Les différentes mesures proposées par les candidats pèseront sur le niveau du déficit.

Tant François Fillon que Benoît Hamon ou Jean-Luc Mélenchon considèrent que, dans un premier temps, une dégradation des comptes publics est envisageable afin d’obtenir un surcroît de croissance. Cette augmentation des déficits pourrait provoquer une hausse des taux d’intérêt qui freinerait l’activité. Par ailleurs, le risque souverain français pourrait augmenter d’autant plus que le besoin en capitaux extérieurs serait accru par l’envolée du déficit commercial.

Le pari de l’accélération par la demande interne n’est donc pas sans danger. L’économie française souffre avant tout d’une sous compétitivité de l’offre. Sur ce sujet, une réduction des charges patronales est avancée par certains candidats (François Fillon et Emmanuel Macron). Le sous-investissement de ces dernières années et la non-montée en gamme de la production française pèsent sur la compétitivité.
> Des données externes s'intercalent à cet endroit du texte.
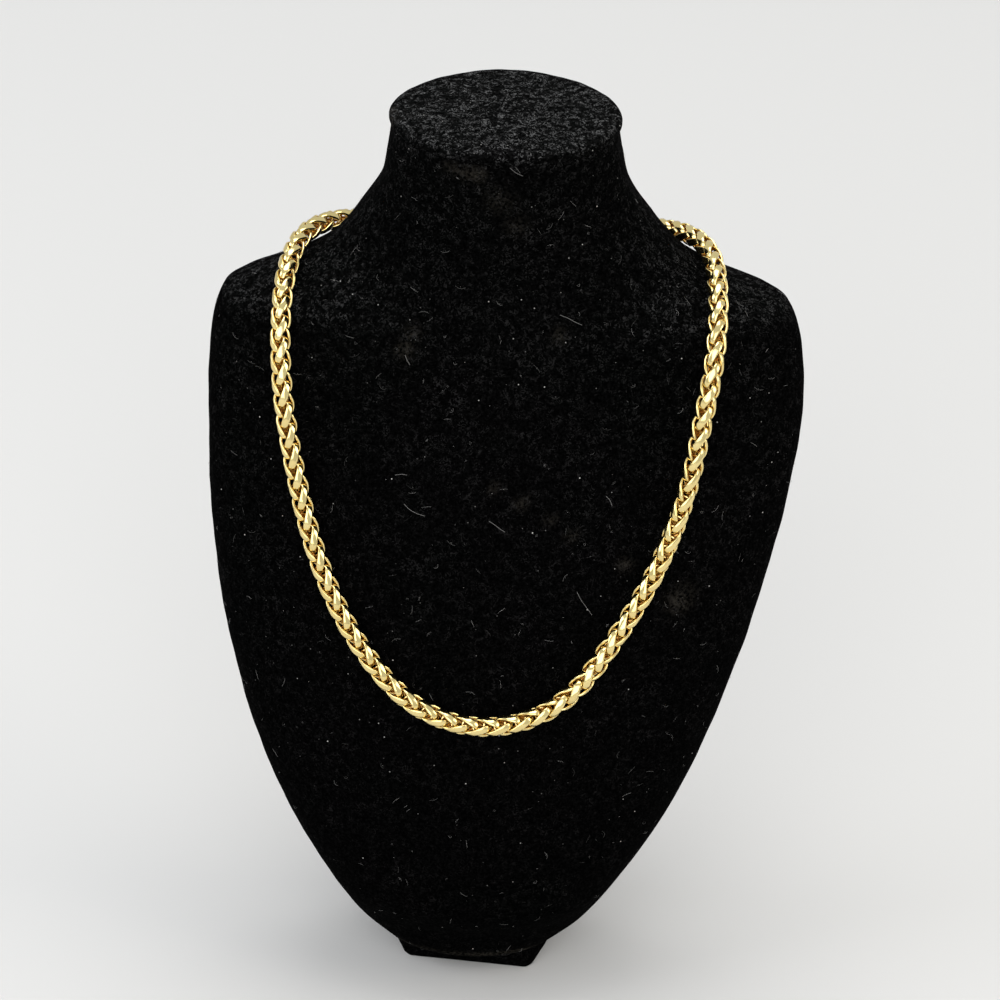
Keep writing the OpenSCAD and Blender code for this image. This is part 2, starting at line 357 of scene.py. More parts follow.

Le débat sans fin sur le déficit d’offre ou de demande

Le FMI, l’OCDE ou la Commission européenne soulignent que la France est confrontée à une série de problèmes structurels : rigidité du droit du travail, insuffisance de la concurrence sur un certain nombre de marchés (distribution, transports en particulier). Problèmes qui contribuent à la baisse de la croissance potentielle. Selon l’OCDE, en état actuel, le taux de croissance potentiel de l’économie est de 1,1 % contre 1,8 % en 2000. Mais, ces mêmes organisations indiquent que celle-ci dépend de facteurs d’offre.

Par ailleurs, ces mêmes organisations indiquent que le niveau de production est inférieur à son potentiel, ce qui revient à admettre que la demande intérieure et extérieure est insuffisante. Le déficit de demande est chiffré par certains organismes à 2 %. La sous-utilisation des capacités production justifierait une relance. Le problème provient, et cela a été le cas en 2016, de l’augmentation de la demande intérieure profitant avant tout aux importations, ce qui semblerait confirmer que l’outil de production n’est pas en phase avec les besoins des consommateurs.